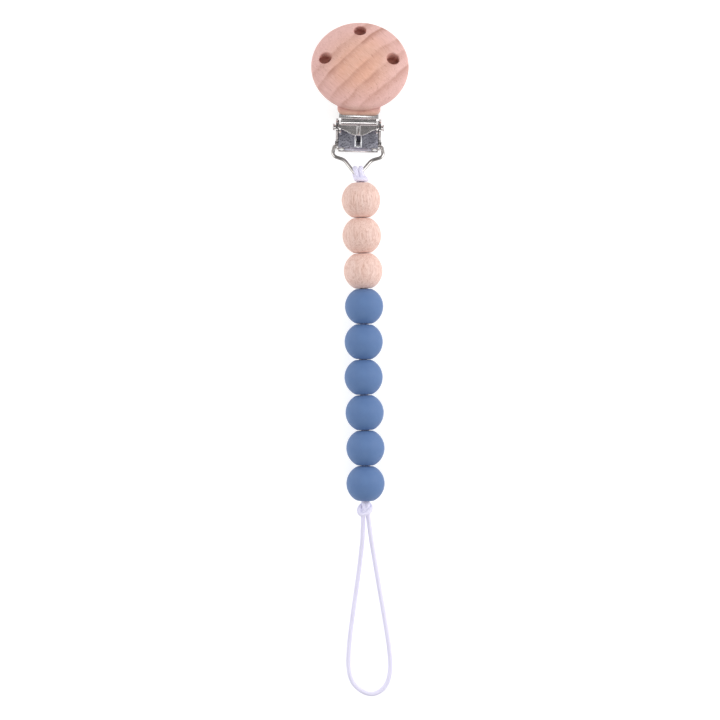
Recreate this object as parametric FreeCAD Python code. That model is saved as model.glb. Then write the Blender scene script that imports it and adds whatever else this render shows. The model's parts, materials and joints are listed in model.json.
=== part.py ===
import FreeCAD, Part
import math
import os

# A soother holder: a wooden disc clip, a wire ring, a beaded cord and a cord loop, lying on its back.
# Millimetres. +X right, +Y along the strand towards the clip, +Z up out of the disc's face.
# The clip's sheet metal is built about X = 0, and its rear jaw lies flat on Z = 0.

Vector = FreeCAD.Vector

# Wooden disc, in its own frame: u along X, v up the disc, w out of its domed face
disc_radius = 19.0
disc_rim_radius = 2.25
disc_dome_radius = 38.3
disc_tilt = 22.0
disc_centre = Vector(0.0, 75.93, 8.67)
disc_tab_half_width = 8.35
disc_tab_end = 20.0
disc_tab_root = 8.4
disc_tab_top = -0.95
disc_tab_corner = 2.6
disc_tab_edge = 0.5
hole_diameter = 5.0
hole_chamfer = 0.35
hole_floor = 1.0
hole_spots = ((-0.3, 14.0), (-13.5, 1.6), (12.7, 1.8))

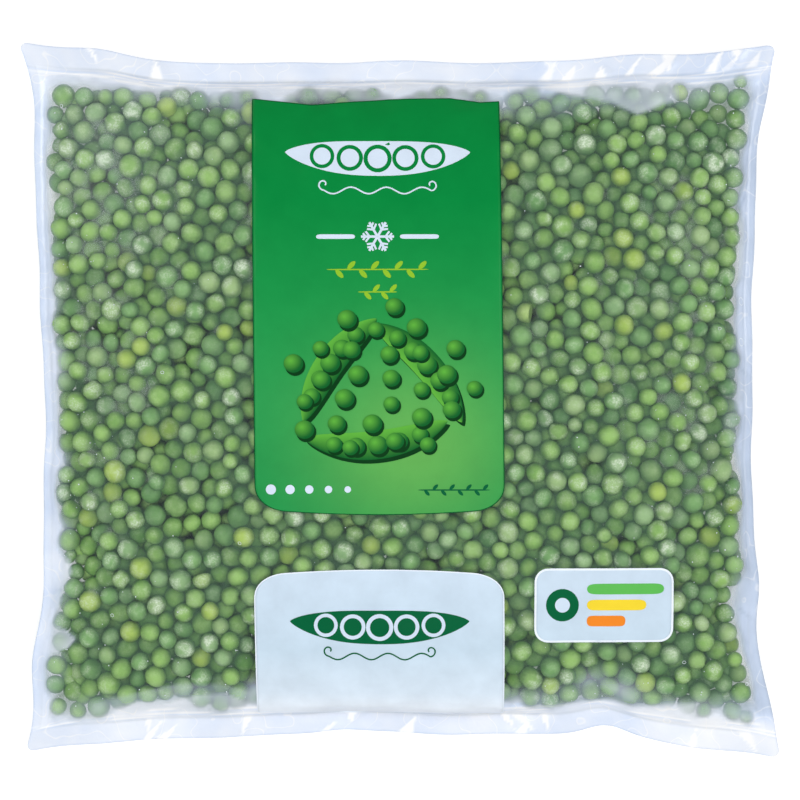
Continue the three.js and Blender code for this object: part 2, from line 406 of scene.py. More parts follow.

.....

Your task is to return the full listing exactly as it was given.

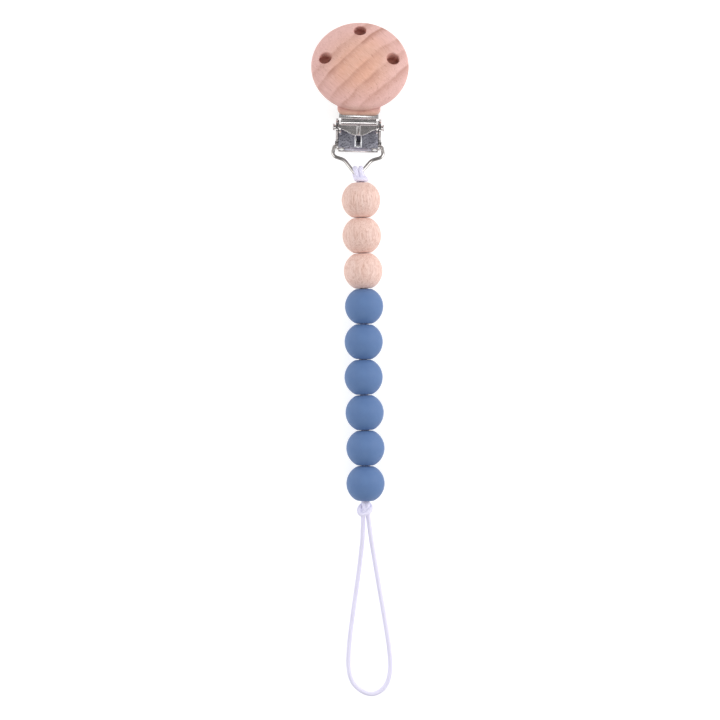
Recreate this object as parametric FreeCAD Python code. That model is saved as model.glb. Then write the Blender scene script that imports it and adds whatever else this render shows. The model's parts, materials and joints are listed in model.json.
=== part.py ===
import FreeCAD, Part
import math
import os

# A soother holder: a wooden disc clip, a wire ring, a beaded cord and a cord loop, lying on its back.
# Millimetres. +X right, +Y along the strand towards the clip, +Z up out of the disc's face.
# The clip's sheet metal is built about X = 0, and its rear jaw lies flat on Z = 0.

Vector = FreeCAD.Vector

# Wooden disc, in its own frame: u along X, v up the disc, w out of its domed face
disc_radius = 19.0
disc_rim_radius = 2.25
disc_dome_radius = 38.3
disc_tilt = 22.0
disc_centre = Vector(0.0, 75.93, 8.67)
disc_tab_half_width = 8.35
disc_tab_end = 20.0
disc_tab_root = 8.4
disc_tab_top = -0.95
disc_tab_corner = 2.6
disc_tab_edge = 0.5
hole_diameter = 5.0
hole_chamfer = 0.35
hole_floor = 1.0
hole_spots = ((-0.3, 14.0), (-13.5, 1.6), (12.7, 1.8))

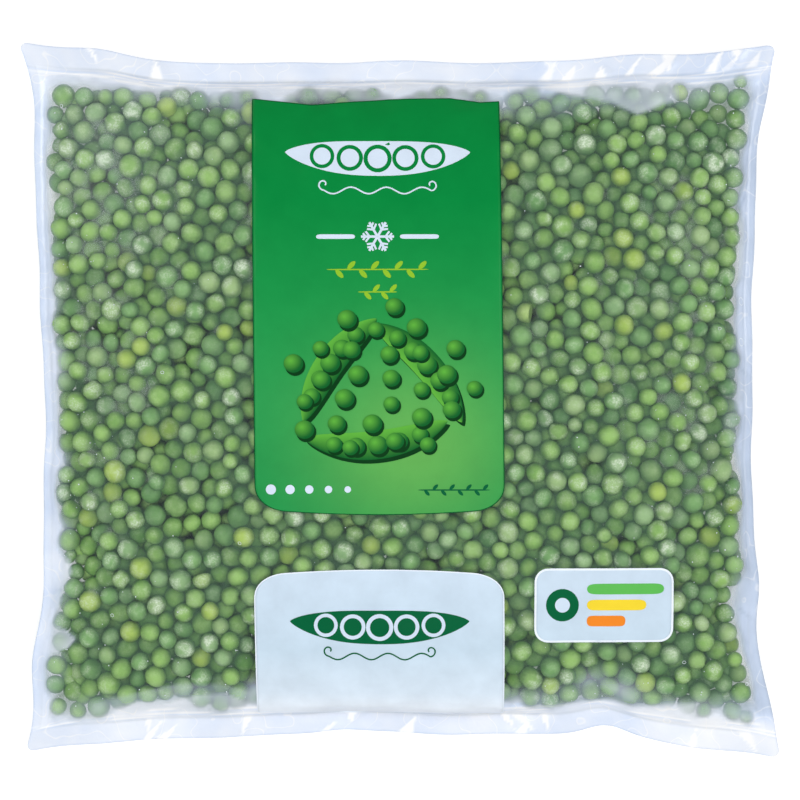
Continue the three.js and Blender code for this object: part 2, from line 406 of scene.py. More parts follow.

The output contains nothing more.